INGREDIENT SUBSTITUTIONS
This recipe is packed with flavor, and you can make it your own with some of your favorite ingredients. I personally love the combo, but feel free to mix it up.
Not a fan of garlic? Omit it or just use a half a clove. This dip has a strong onion and garlic flavor so if you want to lighten that up a bit, go ahead and reduce the number of chives you use in the dip. You could substitute green onion in this or shallots for a similar taste profile.
For the pistachios, feel free to use other nuts you might like. Walnuts or almonds would make a good substitution for the pistachios. I personally love the freshness of pomegranates, but you could substitute dried apricots that have been finely chopped or tart cherries. One of the things I love about this dip is that the dip is a light green from the chives and when topped with the pomegranate arils and pistachios, you get that whole red and green thing happening, which is not only delicious, but also festive. But go ahead and shake it up if you like.
You’ll see that I used a reduced fat cream cheese, fat-free Greek yogurt, and skim milk. Yes, you can always use full fat products. I’ve just lightened this up. You can also substitute low fat feta in this to lighten it up more.
I use Aldi feta cheese because it is incredibly affordable so if you have an Aldi near you, you may want to check it out at that store. Don’t like feta?

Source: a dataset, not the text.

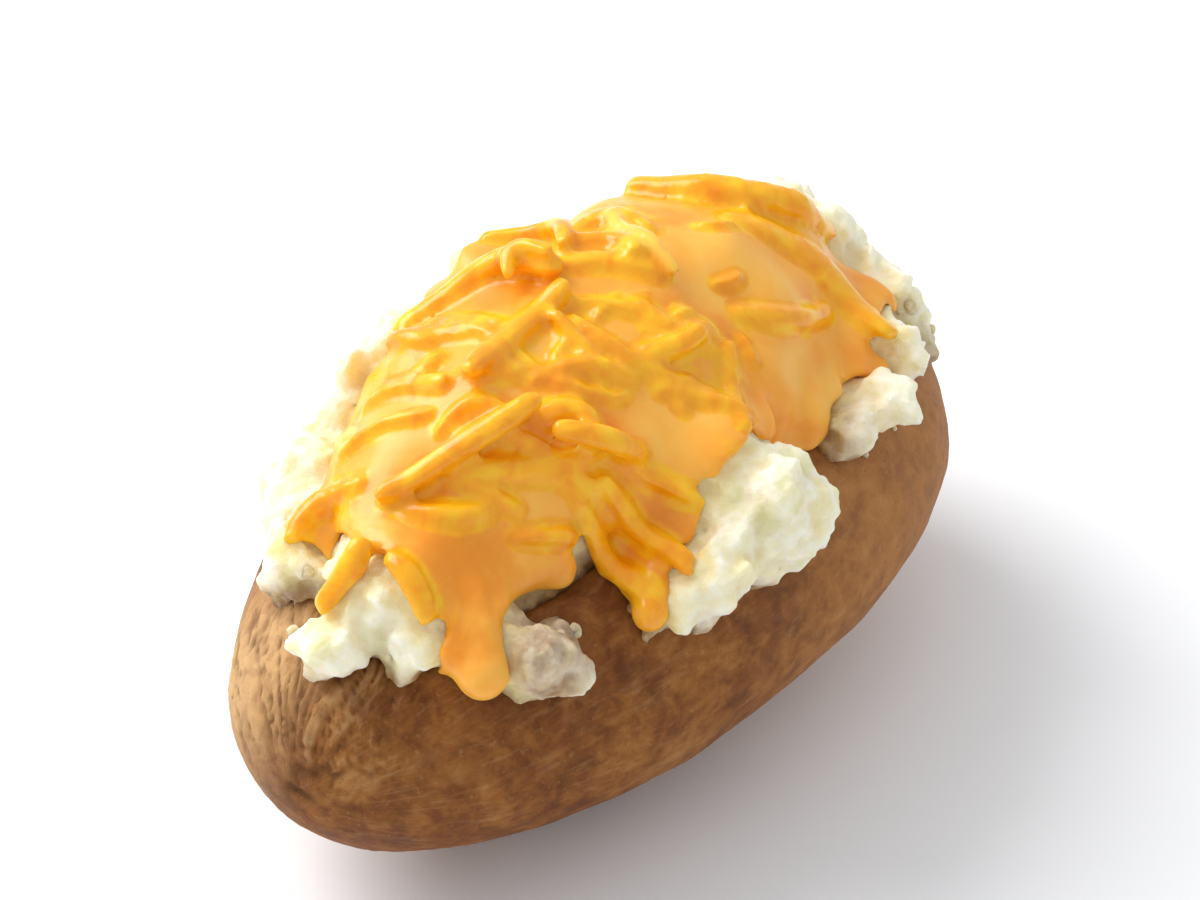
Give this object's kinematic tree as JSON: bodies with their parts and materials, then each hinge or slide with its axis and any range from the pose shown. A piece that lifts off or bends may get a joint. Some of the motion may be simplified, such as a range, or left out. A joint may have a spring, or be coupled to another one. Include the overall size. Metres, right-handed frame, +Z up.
{
  "type": "baked potato",
  "caption": "Baked potato opened along its top, its fluffy flesh heaped above the brown skin under melted cheese sauce and grated cheddar strips.",
  "frame": {"origin": "bottom centre of the bounding box, on the surface that the potato rests on", "axes": "+X along the potato, toward the end where the rim of its skin dips; +Y to the back; +Z up"},
  "size_m": [0.13, 0.078, 0.0753],
  "materials": {
    "skin": "matte",
    "flesh": "matte",
    "sauce": "gloss",
    "cheddar": "satin"
  },
  "bodies": {
    "root": {"potato_skin": "skin", "potato_flesh": "flesh", "cheese_sauce": "sauce", "cheddar_shred_01": "cheddar", "cheddar_shred_02": "cheddar", "cheddar_shred_03": "cheddar", "cheddar_shred_04": "cheddar", "cheddar_shred_05": "cheddar", "cheddar_shred_06": "cheddar", "cheddar_shred_07": "cheddar", "cheddar_shred_08": "cheddar", "cheddar_shred_09": "cheddar", "cheddar_shred_10": "cheddar", "cheddar_shred_11": "cheddar", "cheddar_shred_12": "cheddar", "cheddar_shred_13": "cheddar", "cheddar_shred_14": "cheddar", "cheddar_shred_15": "cheddar", "cheddar_shred_16": "cheddar", "cheddar_shred_17": "cheddar", "cheddar_shred_18": "cheddar", "cheddar_shred_19": "cheddar", "cheddar_shred_20": "cheddar", "cheddar_shred_21": "cheddar", "cheddar_shred_22": "cheddar", "cheddar_shred_23": "cheddar", "cheddar_shred_24": "cheddar", "cheddar_shred_25": "cheddar", "cheddar_shred_26": "cheddar", "cheddar_shred_27": "cheddar", "cheddar_shred_28": "cheddar", "cheddar_shred_29": "cheddar", "cheddar_shred_30": "cheddar", "cheddar_shred_31": "cheddar", "cheddar_shred_32": "cheddar", "cheddar_shred_33": "cheddar", "cheddar_shred_34": "cheddar", "cheddar_shred_35": "cheddar"}
  },
  "joints": []
}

You could try blue cheese in this recipe. The recipe is really based on a strong flavored cheese. You do have another option. You could decrease the amount of feta cheese and increase the amount of neutral tasting cream cheese. If you do that, check the consistency. You may need to add a little more skim milk to loosen it up a bit. Also, be sure to taste it. You may need to add more garlic or onion (you decide as you are tasting). If you absolutely don’t like feta or blue cheese, you could use ricotta cheese and create a whipped ricotta dip. This will completely change the base flavor, but it certainly works.

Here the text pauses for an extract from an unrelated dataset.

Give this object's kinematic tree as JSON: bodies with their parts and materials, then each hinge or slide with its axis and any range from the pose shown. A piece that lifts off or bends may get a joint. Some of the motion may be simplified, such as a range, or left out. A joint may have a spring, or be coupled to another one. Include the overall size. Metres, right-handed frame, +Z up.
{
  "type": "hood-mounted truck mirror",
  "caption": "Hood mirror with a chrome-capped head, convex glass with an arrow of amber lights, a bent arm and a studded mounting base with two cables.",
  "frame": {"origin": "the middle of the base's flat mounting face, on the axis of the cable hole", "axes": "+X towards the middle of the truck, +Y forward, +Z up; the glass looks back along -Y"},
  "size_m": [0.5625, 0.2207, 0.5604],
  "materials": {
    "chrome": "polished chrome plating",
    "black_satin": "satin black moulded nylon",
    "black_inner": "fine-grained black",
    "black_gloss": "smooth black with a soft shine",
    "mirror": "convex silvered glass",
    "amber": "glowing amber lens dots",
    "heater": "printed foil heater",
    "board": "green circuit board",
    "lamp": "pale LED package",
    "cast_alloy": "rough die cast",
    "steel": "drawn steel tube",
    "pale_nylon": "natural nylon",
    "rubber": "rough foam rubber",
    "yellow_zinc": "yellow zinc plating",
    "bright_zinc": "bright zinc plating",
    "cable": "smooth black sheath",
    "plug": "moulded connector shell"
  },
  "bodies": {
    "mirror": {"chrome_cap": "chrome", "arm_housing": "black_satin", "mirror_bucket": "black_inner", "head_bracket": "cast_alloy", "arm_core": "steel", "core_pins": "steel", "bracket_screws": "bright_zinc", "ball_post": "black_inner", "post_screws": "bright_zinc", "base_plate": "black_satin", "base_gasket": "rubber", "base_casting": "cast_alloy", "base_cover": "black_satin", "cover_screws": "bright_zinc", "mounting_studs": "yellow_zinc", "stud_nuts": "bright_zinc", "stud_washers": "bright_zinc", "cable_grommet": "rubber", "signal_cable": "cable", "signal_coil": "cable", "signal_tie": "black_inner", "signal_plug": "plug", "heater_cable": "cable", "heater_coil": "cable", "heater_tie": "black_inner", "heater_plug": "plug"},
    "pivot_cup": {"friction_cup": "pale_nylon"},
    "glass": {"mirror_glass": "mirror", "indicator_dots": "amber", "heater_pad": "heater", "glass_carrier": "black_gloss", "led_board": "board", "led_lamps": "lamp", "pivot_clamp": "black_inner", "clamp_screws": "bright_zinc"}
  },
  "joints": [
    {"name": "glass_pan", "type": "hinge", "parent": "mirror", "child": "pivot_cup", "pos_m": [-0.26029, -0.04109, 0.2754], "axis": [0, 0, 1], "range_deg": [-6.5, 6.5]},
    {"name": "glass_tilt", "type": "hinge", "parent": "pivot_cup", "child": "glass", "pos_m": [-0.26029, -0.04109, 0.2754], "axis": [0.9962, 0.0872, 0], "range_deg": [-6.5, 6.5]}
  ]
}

Now, when it comes to the Apricot Habanero Jam , I use a brand I found on a trip to Ojai, Ca. I love the stuff and you can buy it online. However, you could make this whipped feta dip with honey or hot honey to keep the spice level up. You can buy hot honey already made or make it yourself by adding chili flakes to honey and putting it in the microwave to warm it up. Just stir before drizzling it on the finished dip. You could also add chili flakes or finely minced habanero to plain apricot jam. Just be careful. Habanero chilis are very, very hot. So, chop very finely and use as much or little as you like. But do taste before topping the dip. This is a spicy dip in that you’ve got onion, garlic and habanero happening, but the sweetness of the jam and pomegranates keep it from getting too hot for the average person.
HOW TO MAKE THIS DIP
To make this spicy feta dip, you are going to add the feta, cream cheese, yogurt, olive oil, garlic and a teaspoon of chives to either a blender or food processor. Blend until creamy and smooth. The mixture will be very thick so thin it out with a tablespoon of skim milk. Scrape down the sides of the blender or processor frequently until well mixed. Add a second tablespoon of skim milk to get it to the consistency you like.

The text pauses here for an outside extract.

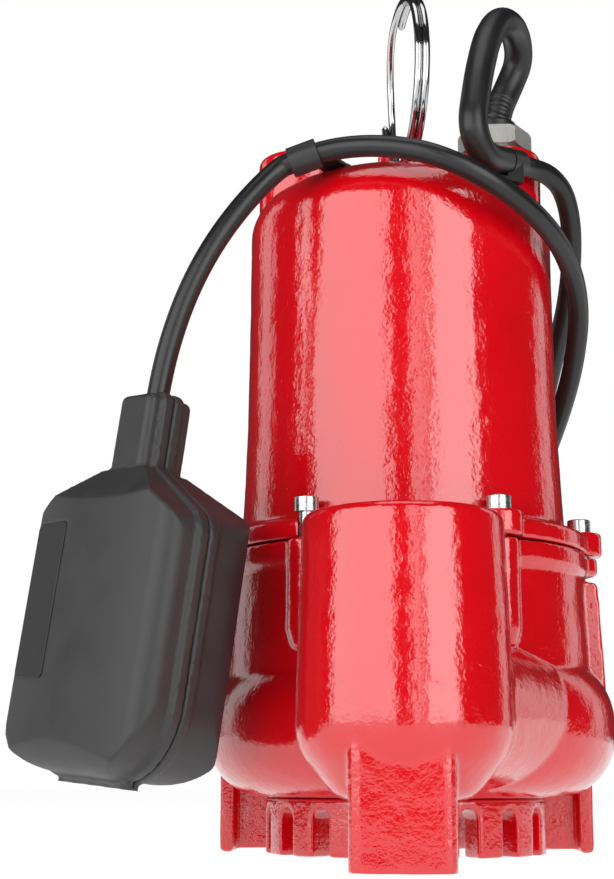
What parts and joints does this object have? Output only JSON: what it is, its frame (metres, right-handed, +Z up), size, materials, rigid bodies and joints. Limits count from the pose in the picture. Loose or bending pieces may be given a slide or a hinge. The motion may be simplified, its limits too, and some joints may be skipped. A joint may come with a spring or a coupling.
{
  "type": "submersible sump pump",
  "caption": "Cast-iron submersible pump: round motor shell on a spiral volute with an upward discharge boss, fingered suction base, tethered float switch, two cords and a split lifting ring.",
  "frame": {"origin": "on the shaft axis, in the plane that the three feet stand on", "axes": "+Z up along the shaft and out of the discharge boss; -Y towards the discharge boss; +X to the right when facing the boss"},
  "size_m": [0.2472, 0.3793, 0.3948],
  "materials": {
    "red_enamel": "glossy baked enamel over rough sand casting",
    "steel": "bright zinc-plated steel",
    "polished_steel": "polished stainless wire",
    "plated_nut": "nickel-plated brass",
    "grey_iron": "machined grey iron",
    "lamination": "varnished laminations",
    "copper": "enamelled copper windings",
    "aluminium": "die-cast end rings",
    "black_rubber": "satin black rubber",
    "cord_jacket": "smooth black jacket",
    "float_plastic": "matt dark grey moulded plastic",
    "black_plastic": "black nylon",
    "gasket": "fibre gasket",
    "ceramic": "lapped ceramic",
    "carbon": "carbon seal face",
    "brass": "plug pins",
    "pale_plastic": "moulded switch parts"
  },
  "bodies": {
    "pump": {"capacitor": "aluminium", "clip_screws": "steel", "cord_bend_sleeve": "black_rubber", "cord_clip_left": "black_plastic", "cord_clip_right": "black_plastic", "flange_screws": "steel", "float_cord_coil": "cord_jacket", "float_cord_run": "cord_jacket", "float_cord_tail": "cord_jacket", "float_plug_blades": "brass", "float_plug_body": "black_rubber", "gland_body": "plated_nut", "gland_collar": "black_rubber", "gland_nut": "plated_nut", "housing_gasket": "gasket", "lead_wires": "black_rubber", "lower_bearing_outer": "steel", "motor_housing": "red_enamel", "oil_fill_plug": "steel", "power_cord": "cord_jacket", "power_cord_coil": "cord_jacket", "power_cord_tail": "cord_jacket", "power_plug_blades": "brass", "power_plug_body": "black_rubber", "preload_washer": "steel", "seal_plate": "grey_iron", "seal_plate_ring": "black_rubber", "seal_seat": "ceramic", "stator_core": "lamination", "stator_windings": "copper", "strainer_screws": "steel", "suction_strainer": "red_enamel", "thermal_protector": "black_plastic", "upper_bearing_outer": "steel", "volute_casing": "red_enamel"},
    "rotor": {"shaft": "steel", "rotor_core": "lamination", "rotor_end_rings": "aluminium", "lower_bearing_inner": "steel", "upper_bearing_inner": "steel", "seal_face": "carbon", "seal_cup": "steel", "seal_spring": "steel", "impeller": "grey_iron", "impeller_nut": "steel", "impeller_washer": "steel"},
    "lower_balls": {"lower_bearing_balls": "steel", "lower_bearing_cage": "steel"},
    "upper_balls": {"upper_bearing_balls": "steel", "upper_bearing_cage": "steel"},
    "handle": {"handle_ring": "polished_steel"},
    "float": {"float_cord_tether": "cord_jacket", "float_front_shell": "float_plastic", "float_back_shell": "float_plastic", "float_grommet": "black_rubber", "float_ball_track": "pale_plastic", "float_microswitch": "black_plastic"},
    "ball": {"float_ball": "steel"},
    "lever": {"float_switch_lever": "steel"}
  },
  "joints": [
    {"name": "rotor_spin", "type": "hinge", "parent": "pump", "child": "rotor", "pos_m": [0, 0, 0.05], "axis": [0, 0, 1], "continuous": true},
    {"name": "lower_balls_roll", "type": "hinge", "parent": "pump", "child": "lower_balls", "pos_m": [0, 0, 0.134], "axis": [0, 0, 1], "continuous": true},
    {"name": "upper_balls_roll", "type": "hinge", "parent": "pump", "child": "upper_balls", "pos_m": [0, 0, 0.268], "axis": [0, 0, 1], "continuous": true},
    {"name": "handle_swing", "type": "hinge", "parent": "pump", "child": "handle", "pos_m": [0.002, 0.01, 0.314], "axis": [0, 1, 0], "range_deg": [-66, 10]},
    {"name": "float_swing", "type": "hinge", "parent": "pump", "child": "float", "pos_m": [-0.051, -0.064, 0.2845], "axis": [0, 1, 0], "range_deg": [0, 115]},
    {"name": "ball_roll", "type": "slide", "parent": "float", "child": "ball", "axis": [0.131, 0.03, 0.9909], "range_m": [0, 0.0335]},
    {"name": "lever_tip", "type": "hinge", "parent": "float", "child": "lever", "pos_m": [-0.10927, -0.07798, 0.10078], "axis": [-0.6779, -0.7266, 0.1116], "range_deg": [0, 8]}
  ],
  "couplings": [
    {"joint": "lower_balls_roll", "follows": "rotor_spin", "ratio": 0.3842},
    {"joint": "upper_balls_roll", "follows": "rotor_spin", "ratio": 0.3842},
    {"joint": "lever_tip", "follows": "ball_roll", "rad_per_m": 4}
  ]
}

Simply add to a shallow serving bowl and top with the pomegranate seeds, pistachios, a large pinch of chives and the warmed apricot habanero jam. Melt the jam in the microwave in a small dish for about 15 minutes. Stir. It should be loose and pourable. Drizzle over the dip and finish with a pinch of flaky salt. Maldon is my favorite.
I serve the dip with thin crackers and cut veggies or sliced apples and pears. The dip is flexible and can be served with both sweet and savory ingredients. So good.
Did you like this recipe? If so, be sure to try some of my other favorite dips including:
Hatch Chili Salsa with Peaches
Spicy Feta Dip
Nutritional information is only an estimate. The accuracy of the nutritional information for any recipe on this site is not guaranteed.
Ingredients
- 6 Oz. Feta cheese crumbled
- ¼ Cup Reduced fat cream cheese
- 1 Tbsp. Olive oil
- 2 Tbsp. Fat-free Greek Yogurt
- 1 Garlic clove smashed
- 1 Tsp. + a pinch of Chives finely chopped
- 1-2 Tbsp. Skim milk
- 1/3 Cup Pomegranate seeds
- ¼ Cup Pistachios chopped
- 1 Tbsp. Habanero apricot jam, melted
- Flaky salt to finish, (Maldon is a favorite)
- Crackers to serve
Instructions
- In a blender or food processor add the feta, cream cheese, olive oil, yogurt, garlic and teaspoon of chives. Blend or process until smooth and creamy.
- To loosen up the dip, add a tablespoon of skim milk and blend again. If you want it thinner, add an additional tablespoon of skim milk.
- Spoon into a shallow bowl. Top with pomegranate seeds and pistachios. Sprinkle with a pinch of chives and just a pinch of the flaky salt.
- In the microwave, heat the jam in a small dish for about 15 seconds and stir. The jam should be warm and loose. Spoon over the dish. Serve with your favorite crackers. Enjoy.